After this prologue we meet Plainview in 1911 as he charms his way into ownership of vast oil reserves. He meets his nemesis in a young kid with delusions of being a faith healer. Paul Dano plays Eli Sunday as an irritating over-confident nuisance. Some critics have complained that he doesn't provide a meaty enough foil for Plainview but I disagree. It's fascinating that Plainview is too mean to allow this small irritant to persist and thrive. His sense of reason bristles at the ludicrous church services. But more importantly, his ego cannot cope with another man absorbing the people's interest. The feebleness of Eli Sunday also makes the scene where Plainview beats the crap out of him even more powerful and pathetic.
As for Paul Dano, maybe he was thrust into the role of Eli Sunday with too little preparation time. Maybe his scenes preaching aren't quite convincing. Does he really have the charisma to make us believe that he would found a church? But for every weak scene there's a great scene. One of the best is when the bullied preacher turns on his own father and becomes a bully himself.
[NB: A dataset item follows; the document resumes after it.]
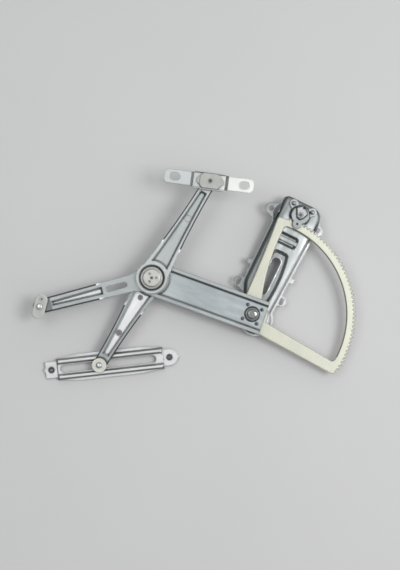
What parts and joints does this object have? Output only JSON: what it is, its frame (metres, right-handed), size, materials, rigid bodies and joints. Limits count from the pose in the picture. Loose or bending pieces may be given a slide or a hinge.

If Dano's casting is one problem, I can imagine the final episode of this film striking some as over-the-top and ridiculous. By that point, I was so suckered into this world that I bought every second of it. And I think that is Anderson's real achievement here. He has created a world that seems alien and brutal and that is filled with characters from the Inferno. And yet, it is depicted with such conviction you can't help but take it to heart.
THERE WILL BE BLOOD played Toronto 2007 and will play Berlin 2008. It opened in the US in 2007 and opens in February 2008 in Austrlia, Germany, Portugal, Austria, Brazil, Estonia, Italy, Norway, the UK, Belgium, Argentina, Greece, Portugal, Russia, Denmark, Finland, Iceland, France and the Netherlands.